Robertson spends about eight to 10 days a month on business matters as a non-executive director of Royal, chairman of British Empire Securities and General Trust and of "very specialist" Edinburgh fund management boutique Cairn Capital, and as a non-executive director of John Menzies.

He will devote some of his semiretirement, during which he will still assist Royal on big-ticket deals, to improving his "awful" golf handicap of 17.

It is on the golf course that Robertson's famous big brain sometimes lets him down.

He says: "I probably start to think too early in the round.

Whenever I start to think about it, my brain goes. I wander off and don't manage to maintain concentration or something like that."

Married to Morag, he has four grown-up children, two boys and twin girls, and two grandsons, with another grandchild due in July.

"It is good to be wanted for babysitting, as they say. My wife loves the grandchildren. I love the grandchildren as well. I think, like most women, they twist her round their little finger.

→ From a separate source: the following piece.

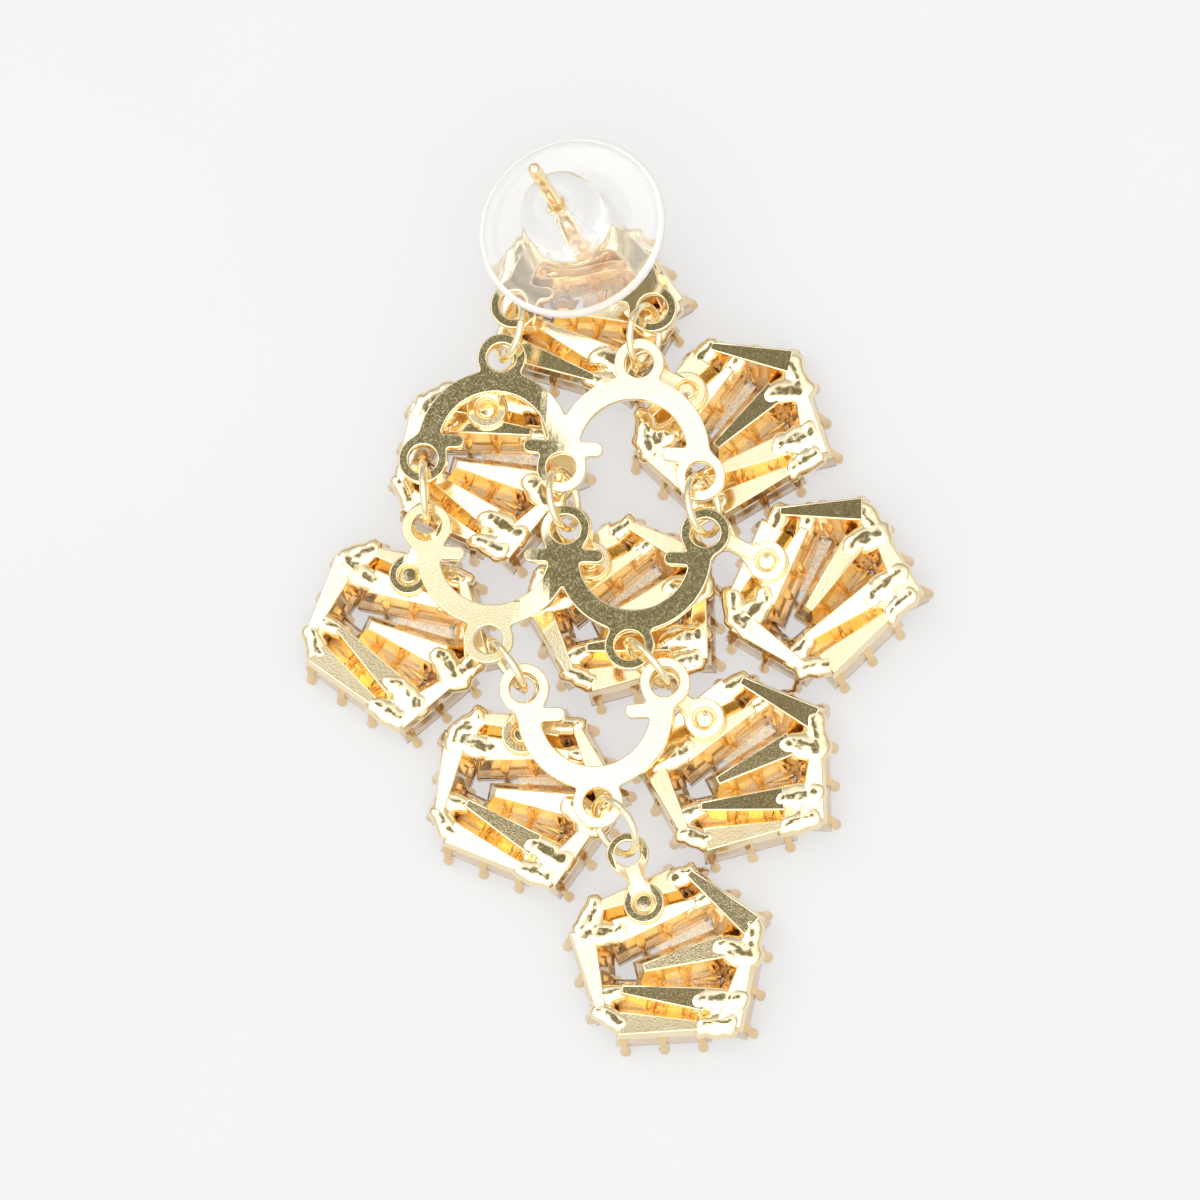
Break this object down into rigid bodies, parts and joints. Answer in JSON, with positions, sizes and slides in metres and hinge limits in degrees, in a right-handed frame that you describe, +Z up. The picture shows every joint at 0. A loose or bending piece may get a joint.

They do."

So how will Robertson feel when he steps down from Royal's board at its annual meeting in Edinburgh on April 20?

"It will be a moment of lots of regrets . . . I leave it in extraordinarily good and extraordinarily competent hands. What else could I ask for? If I had another 20 years, life would be different. I don't. You have got to get on with it. You get on with the next phase of your life."

THE GOOD, BEST AND WORST CAREER HIGHLIGHTS

Career highlights: Head of inward investment agency Locate in Scotland. Chief executive of Scottish Development Agency. Chairman of Glasgow Garden Festival. Turning round County NatWest after Blue Arrow rights issue debacle. Appointed in 1992 to build Royal Bank of Scotland's corporate banking business Best moment in business: "The time in inward investment . . . The (Glasgow) Garden Festival, I loved that. Being given the opportunity to grow a large corporate bank. It has to be the dream you could never possibly have expected."

Worst moment in business: "Of course there have been moments that are not good. Could I give you a list of half-a-dozen worst moments? I couldn't, off the top of my head."